CoTA: Dataset and Pipeline

The CoTA dataset is meticulously constructed through a three-stage process: automated annotation, structured reasoning chain construction, and rigorous validation. Each stage ensures that audio data is transformed into diversified reasoning tasks, enhancing the capability of LALMs to handle complex audio-based queries. These tasks cover a spectrum of domains, including sound and speech question answering (QA), speaker emotion recognition, and music QA.

Figure 3: Multistage data generation pipeline.

Experimental Results

Audio-Reasoner demonstrates superior performance across multiple benchmarks, surpassing state-of-the-art models like Qwen2-Audio-Instruct and Gemini-1.5-Pro in MMAU-mini and AIR-Bench chat/foundation tasks.
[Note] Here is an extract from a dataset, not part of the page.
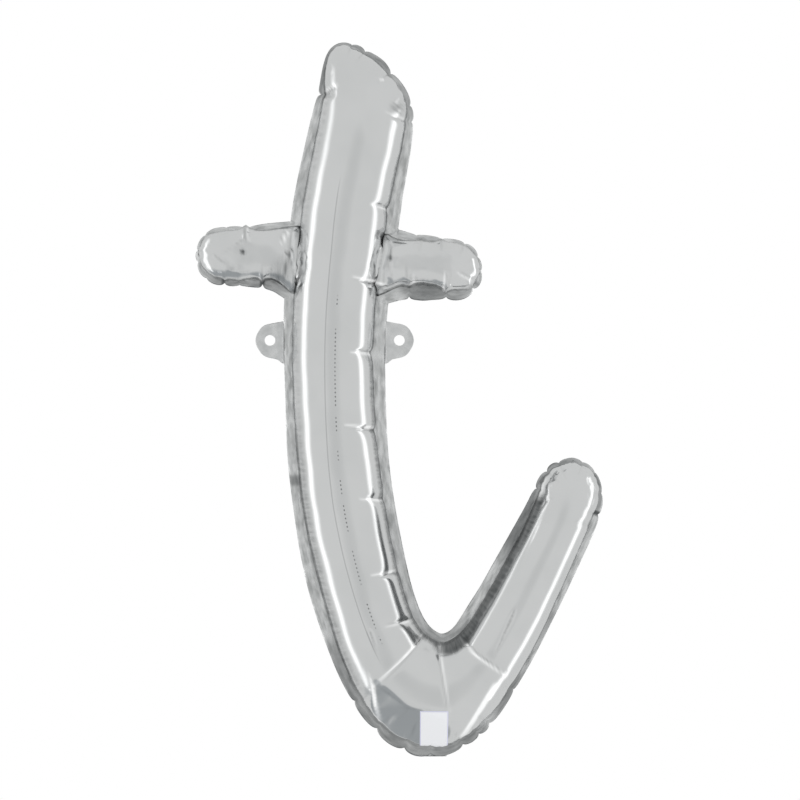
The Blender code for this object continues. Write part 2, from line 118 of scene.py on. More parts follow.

It achieves a significant +25.4% improvement in MMAU-mini, +14.6% gains in AIR-Bench chat, and +30.6% enhancement in CoVoST2, validating its competencies in structured reasoning and inference scaling.

Audio-Reasoner's outperformance is attributed to the depth of reasoning enabled by the CoTA dataset, which provides intricately detailed annotations and questions, allowing proficient handling of complex multimodal interactions.

Case Study

A detailed case study illustrates Audio-Reasoner's prowess in handling multi-turn dialogue tasks, showcasing its ability to identify speaker roles and comprehensively analyze multi-faceted audio inputs. The structured approach ensures that outputs are logically sound and contextually relevant, setting a new standard in audio reasoning tasks.

Figure 4: Example of Audio-Reasoner answering music-based question.

Conclusion

Audio-Reasoner represents a significant advance in the field of audio language modeling, demonstrating that structured chain-of-thought methodologies can drastically improve reasoning capabilities in LALMs. The CoTA dataset plays a pivotal role in this achievement, offering a complex and comprehensive training ground for models. Future work may involve expanding reasoning models to support multi-turn dialogue and cross-modal understanding, potentially leading to more robust applications in AI-driven speech systems. Evolution in this field continues to underscore the importance of structured reasoning frameworks and high-quality annotation in the training of cognitive AI models.